По пути к ним прибивались солдаты из других разбитых частей — и Тоху сумел их вывести к Столице на каком-то немыслимом напряжении сил, ибо хватанул порядочную дозу радиации. По прибытии в столичный регион он свалился, и фельдшер доставил его в госпиталь, где скорее всего Тоху бы и сдох — там было слишком много больных и раненых, чтоб всякий облученный прапорщик мог получить должный уход. Но тут Тоху заинтересовались органы — не всякий сумеет так нагло нарушить субординацию, да уж не шпион ли он? Прежде чем проверить, его перевели в ведомственную больницу, где и подлечили. По проверке Тоху, к собственному удивлению, получил не срок и не пулю, а повышение в звании и уведомление о том, что он награжден орденом Дубового венка третьей степени (правда, сам орден ему так и не вручили). Кроме того, он узнал, что из той орды, что он привел с собой, сформирован отдельный пехотный полк и передан под его команду. На какой-то миг показалось, что жизнь не так ужасна и омерзительна, как была все прошлые годы, и героизм в ней должным образом вознаграждается. Но это ощущение продолжалось недолго. Потом нахлынула вот эта вся бездна дел при полной безнадежности и окружающем тотальном идиотизме.

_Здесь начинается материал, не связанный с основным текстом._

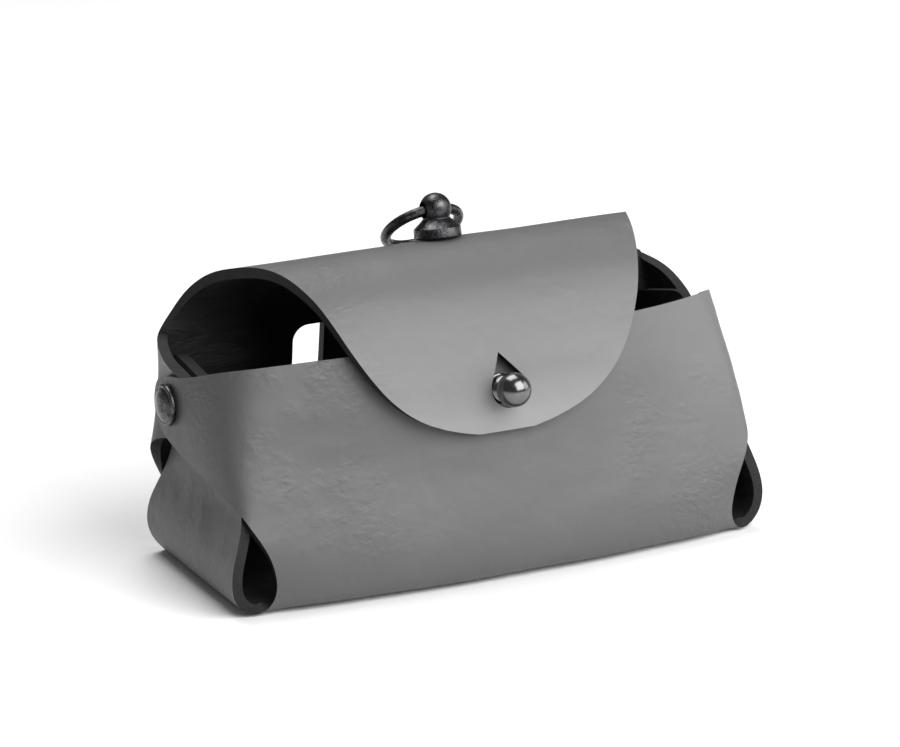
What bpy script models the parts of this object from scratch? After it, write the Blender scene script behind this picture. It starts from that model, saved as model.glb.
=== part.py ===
"""Soft glasses case folded from one sheet of thick leather, with a curved flap, a ball stud,
two end rivets and a ring post with a loose ring.  Metres, +Z up, the flap closes towards -Y."""
import math

import bmesh
import bpy
from mathutils import Matrix, Vector

MM = 0.001
GAP = 0.3 * MM                    # clearance between pieces that touch on the real case
LEATHER = 3.0 * MM                # thickness of the sheet

# Section of the case across its length: height, then distance of the outer face from the middle.
FRONT_SECTION = ((3.6, 39.4), (10.5, 39.2), (19, 36.6), (27, 33.4), (40, 28.7), (53, 26.2), (67, 22.0))
BACK_SECTION = ((4, 34.6), (11, 35.2), (19, 34.8), (27, 34.0), (40, 32.2), (53, 30.4), (66.2, 28.2))
BASE_HALF_DEPTH = 36.0            # where the base starts to curve up, at mid length
PANEL_COLUMNS = (0, 25, 48, 64)   # distances along the length where the panels are measured
PANEL_BOW = 4.0                   # how much nearer the middle a panel's ends are than its centre
HALF_LENGTH = 76.8                # to the corner notches

# Front ear: each column goes up from its lower edge.  It wraps the end outside the back ear.
FRONT_CORNER = ((72.7, -33.5, 5), (73.2, -34, 12), (75.4, -33.6, 18.5), (79.6, -31.5, 25.5),
                (80, -25.5, 40), (77.8, -21, 53.5), (74.5, -16.5, 66.4))
FRONT_EAR = (((82.4, -26.5, 31), (83, -19, 42), (81.2, -14.5, 53.5), (79.6, -10, 64.6)),
             ((85, -13.5, 35), (84.4, -9, 44), (83.4, -6, 53), (82.4, -2.5, 61.8)),
             ((85.3, 0, 37.6), (85, 1, 45), (84.7, 2.5, 52.5), (84.4, 5, 59.6)),
             ((85.3, 10, 40), (85.2, 10.5, 46), (85.1, 11, 52.5), (84.9, 11.5, 58.8)),
             ((85.2, 17, 43), (85.1, 19.8, 47.5), (85, 19.8, 52.5), (84.9, 17.5, 56.8)))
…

Кроме того, ожоги, хоть и перестали представлять непосредственную опасность для жизни, заживали плохо. Корка, затягивающая их, то и дело вздувалась пузырями, и стоило огромного труда не расчесывать их — и так уже приходилось слышать в штабе брезгливые вопросы, не есть ли эти волдыри и язвы следствие какой-нибудь заразной болезни. Если добавить, что у него вылезли волосы и брови, вид поручик Тоху собою являл вполне отталкивающий. И пусть он убеждал себя, что для мужчины и ветерана это не важно, сознавать это было неприятно.

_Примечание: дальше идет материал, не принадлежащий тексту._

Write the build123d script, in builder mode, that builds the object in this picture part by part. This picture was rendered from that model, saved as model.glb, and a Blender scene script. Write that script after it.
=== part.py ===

Еще во время лечения Тоху разыскал граф Цурумия. Тоху и не подозревал, что тот помнит о мимолетном знакомом. Цурумия нынче был повышен до бригадира и переведен в Столицу. О переводе своем он, впрочем, отзывался с руганью и говорил, что это означает лишь, что с полетами закончено. Цурумия и ввел Тоху в круг барона Скенди, где обнаружились весьма и весьма интересные личности — и среди них еще один давний знакомый. Тавас судьбой полковника Муца не интересовался (возможно, ему и так было о ней известно), разговоры здесь — помимо пьяных загулов с песнями и драками — шли совсем на другие темы. Тоху чувствовал — назревает нечто, о чем думают все, но не говорят вслух, и беспокойство не оставляло его.

Он знал всех, кто собрался нынче вечером у барона, но не хватало еще одного человека, который обычно появлялся вместе с Пелке Ругой. Наконец появился и он — округлый мужчина в мятом костюме из хорошей шерсти, в квадратных очках, скрывающих узкие темно-серые глаза, с растрепанными рыжеватыми волосами. По возрасту он был примерно равен остальным, но званием, в переводе на общевойсковые, превосходил всех, кроме разве что Цурумии.

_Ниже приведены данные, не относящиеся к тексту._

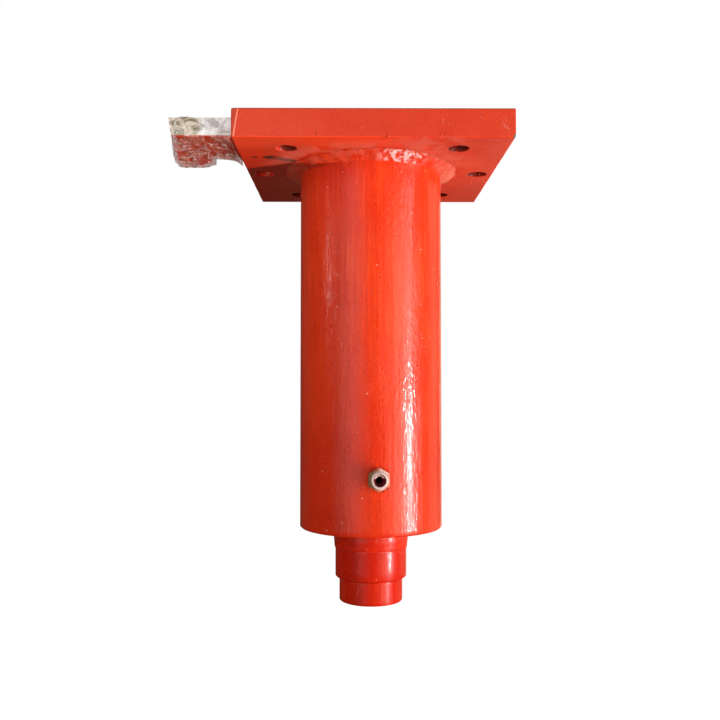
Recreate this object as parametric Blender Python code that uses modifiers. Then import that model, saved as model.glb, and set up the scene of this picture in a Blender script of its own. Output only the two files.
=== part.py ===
"""Telescopic hydraulic cylinder: two stages, double acting, hung from a square flange.

Units are metres and +Z is up. The origin is the centre of the flange's top face. The barrel hangs below the
flange, and the two stages slide out of it downwards, along -Z. Everything is drawn fully retracted.
"""

import math

import bmesh
import bpy

MM = 0.001

# Driving dimensions
GAP = 0.3 * MM  # clearance between pieces that touch or seal on each other
TURN_GAP = 0.5 * MM  # inside a ring that a grooved piston turns in
PAST = 5 * MM  # how far a cutter runs past the face it cuts
SIDES = 32  # of the turned pieces
ROD_SIDES = 24  # of the turned pieces inside the first stage, and of the ports
SCREW_SIDES = 16

FLANGE_SIDE = 280 * MM
FLANGE_THICKNESS = 29 * MM
FLANGE_EDGE = 1 * MM
BOLT_RADIUS = 10.5 * MM
CORNER_BOLT = (88.5 * MM, 100.5 * MM)
SIDE_BOLT_X = 122 * MM

BARREL_RADIUS = 80 * MM
BARREL_BORE = 65 * MM
BARREL_END = -430 * MM
BARREL_CHAMFER = 1.5 * MM
WELD_STEPS = [(21.5, 0), (17, 3.4), (8.5, 7), (0, 9.5)]  # out from the barrel, and down, in millimetres

TUBE_RADIUS = 40 * MM
TUBE_BORE = 30 * MM
TUBE_TOP = -34.6 * MM
TUBE_END = -485.4 * MM
EDGE_CHAMFER = 1 * MM

ROD_RADIUS = 22.5 * MM
ROD_SPIGOT = 15 * MM
HEAD_SPIGOT = 17.5 * MM
HEAD_RADIUS = 35.5 * MM
HEAD_END = -512 * MM
HEAD_FLOOR = -505.4 * MM
HEAD_SCREW_HEIGHT = -495.4 * MM
HEAD_SCREW_RADIUS = 3 * MM

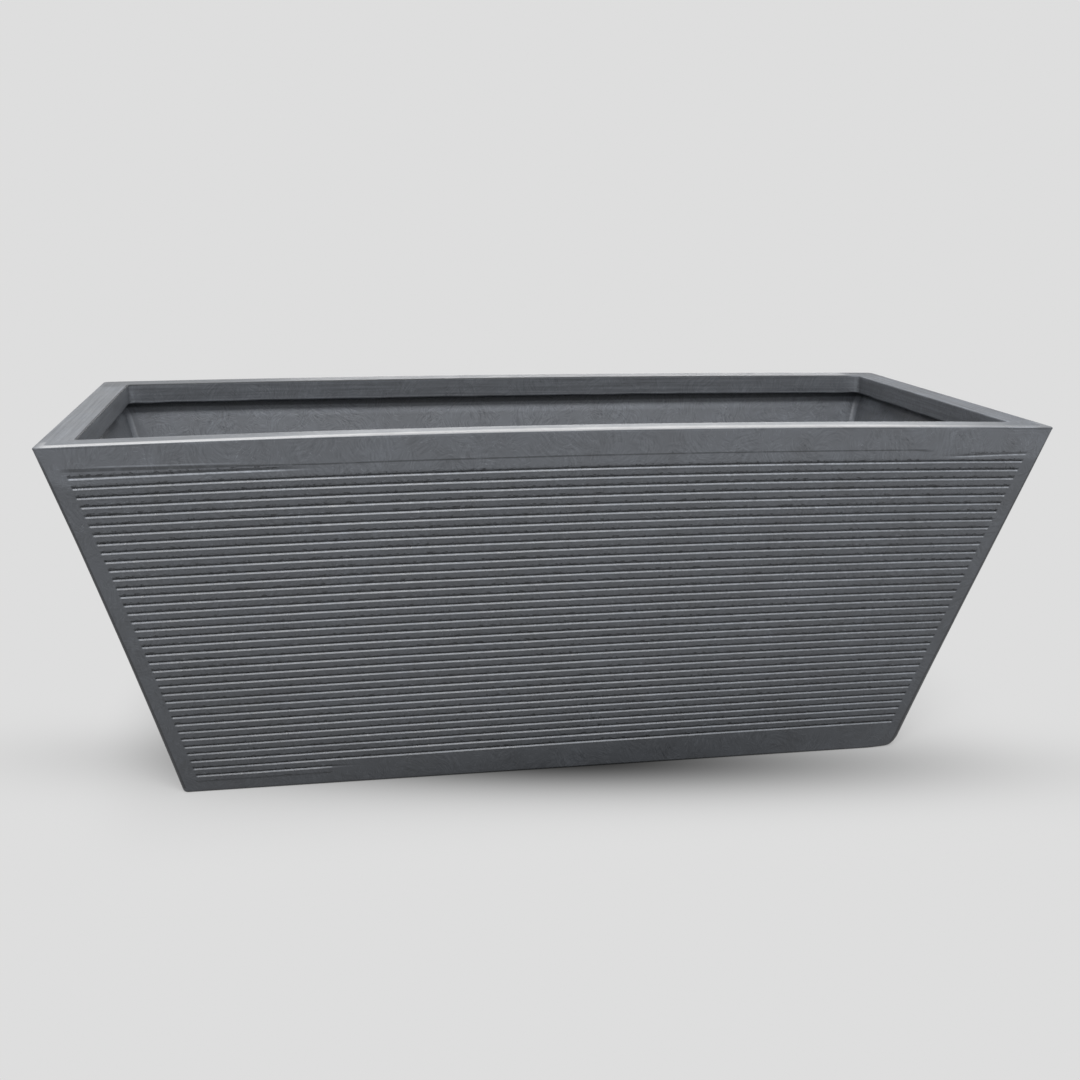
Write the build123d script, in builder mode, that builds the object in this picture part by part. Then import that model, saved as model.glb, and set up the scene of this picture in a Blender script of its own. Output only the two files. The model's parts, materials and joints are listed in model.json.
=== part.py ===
"""Self-watering trough planter.

A tapered, ribbed shell with a turned-in hollow rim holds a water insert: a slotted platform on hollow posts,
three wick cups, a fill tube with a flip lid and a float level indicator. An overflow fitting and a drain plug
sit in the back wall.

Millimetres. X runs along the length, -Y is the front, Z is up, the origin is the middle of the resting face.
"""

import math
import os

from build123d import *

# Fits
pin_clearance = 0.05
slide_gap = 0.3

# Shell
top_length = 813.0
top_depth = 365.0
height = 313.0
base_length = 641.0
base_depth = 222.0
top_corner_radius = 7.0
base_corner_radius = 14.0
base_edge_round = 4.0
wall_thickness = 5.0
floor_thickness = 6.0
inner_corner_radius = 8.0

# Turned-in rim
rim_width = 27.0
rim_thickness = 4.0
rim_outer_round = 3.0
rim_inner_chamfer = 1.2
lip_height = 19.0
lip_thickness = 4.0
lip_corner_radius = 5.0
corner_web_thickness = 4.0
corner_web_bite = 5.5

# Ribbing: narrow V grooves cut in the flush walls, at the same heights all round
groove_pitch = 7.565
groove_width = 3.2
groove_depth = 1.3
groove_end_margin = 17.0
groove_top_band = 30.2
groove_bottom_band = 25.0

# Water insert
platform_level = 80.0
platform_thickness = 4.0
platform_wall_gap = 2.0
platform_corner_radius = 12.0
skirt_inset = 4.0
skirt_thickness = 3.0
skirt_height = 6.0
rib_height = 9.0
rib_thickness = 3.0
socket_height = 10.0
socket_wall = 3.0
slot_length = 60.0
slot_width = 3.5
slot_gap_along = 10.0
slot_pitch_across = 15.0
slot_columns_beside_cup = 2

# Wick cups
cup_spacing = 200.0
cup_top_size = 100.0
cup_bottom_size = 84.0
cup_corner_radius = 9.0
cup_floor_level = 9.0
cup_wall = 2.2
cup_flange_width = 6.0
cup_flange_thickness = 3.0
cup_slot_width = 4.0
cup_slot_pitch = 17.0
cup_slot_count = 4
cup_slot_bottom_margin = 12.0
cup_slot_top_margin = 18.0

# Posts
post_size = 28.0
post_wall = 2.5
post_offset_y = 80.0
foot_notch_width = 9.0
foot_notch_height = 12.0

# Fill tube, funnel and lid
tube_inset_x = 47.0
tube_offset_y = -75.0
fill_tube_radius = 16.0
fill_tube_wall = 2.0
fill_tube_top = 262.0
funnel_wall = 2.5
funnel_socket_depth = 16.0
funnel_mouth_radius = 25.0
funnel_cone_height = 18.0
funnel_rim_height = 4.0
lid_overhang = 0.5
lid_thickness = 3.0
lid_skirt_height = 3.0
lid_skirt_gap = 1.0
lid_skirt_wall = 2.0
lid_tab_radius = 8.0
hinge_reach = 5.0
knuckle_radius = 3.8
knuckle_length = 9.4
ear_thickness = 4.0
ear_depth = 8.0
hinge_pin_radius = 1.5

# Level indicator
indicator_radius = 11.0
indicator_wall = 2.0
indicator_top = 236.0
indicator_slot_width = 4.0
indicator_slot_height = 70.0
window_wall = 2.0
window_socket_depth = 14.0
window_top = 288.0
window_chamfer = 2.5
float_height = 40.0
float_chamfer = 1.5
float_rod_radius = 1.5
rod_grip = 10.0
flag_height = 10.0
float_rise = 42.0

# Fittings in the back wall
pad_radius = 25.0
overflow_x = 200.0
overflow_level = 52.0
overflow_shank_radius = 10.0
overflow_bore_radius = 6.0
overflow_flange_radius = 17.0
overflow_flange_thickness = 6.0
overflow_spigot_radius = 8.0
overflow_spigot_length = 20.0
overflow_nut_size = 28.0
overflow_nut_thickness = 7.0
overflow_shank_reach = 18.0
gasket_thickness = 2.0
screen_wall = 2.0
screen_grip = 5.0
screen_end_thickness = 2.0
screen_slot_width = 2.0
screen_slot_pitch = 4.0
screen_slot_count = 3
drain_x = -200.0
drain_level = 28.0
drain_shank_radius = 10.0
drain_flange_radius = 15.0
drain_flange_thickness = 5.0
drain_shank_reach = 11.0
drain_shank_wall = 2.5
drain_grip_length = 22.0
drain_grip_thickness = 6.0
drain_grip_height = 12.0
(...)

Инженер-полковник Чак Ода. Глава лаборатории «Сигма» при Имперском институте особых исследований, одном из самых секретных заведений в Столице. Школьный друг Руги. К нему инженер-полковник обратился, а не к хозяину.

— Ну что, все в сборе? — И, получив утвердительный ответ, уселся за стол, плеснув себе вина.

— Господа офицеры, — сказал Руга, — полагаю, все вы поняли, что сегодняшняя наша встреча носит не обычный характер. — Кто-то хмыкнул в ответ, кто-то кивнул. Лицо Фрескета, страдавшего после контузии сильнейшим нервным тиком, болезненно дернулось. — Я разговаривал с каждым из вас и знаю, что мы придерживаемся общих взглядов на сложившуюся ситуацию…

— А не боишься, Пелке, что об этой встрече прознают в некоторых известных конторах? — съязвил Цурумия.

— А представители этих контор тоже здесь и рискуют точно так же… Все мы знаем, что Империя рушится, и если не начать действовать, стране и всему миру придет конец. Времени почти не осталось.

— Итак, мы замышляем государственный переворот, — тонко улыбнувшись, заметил председатель трибунала.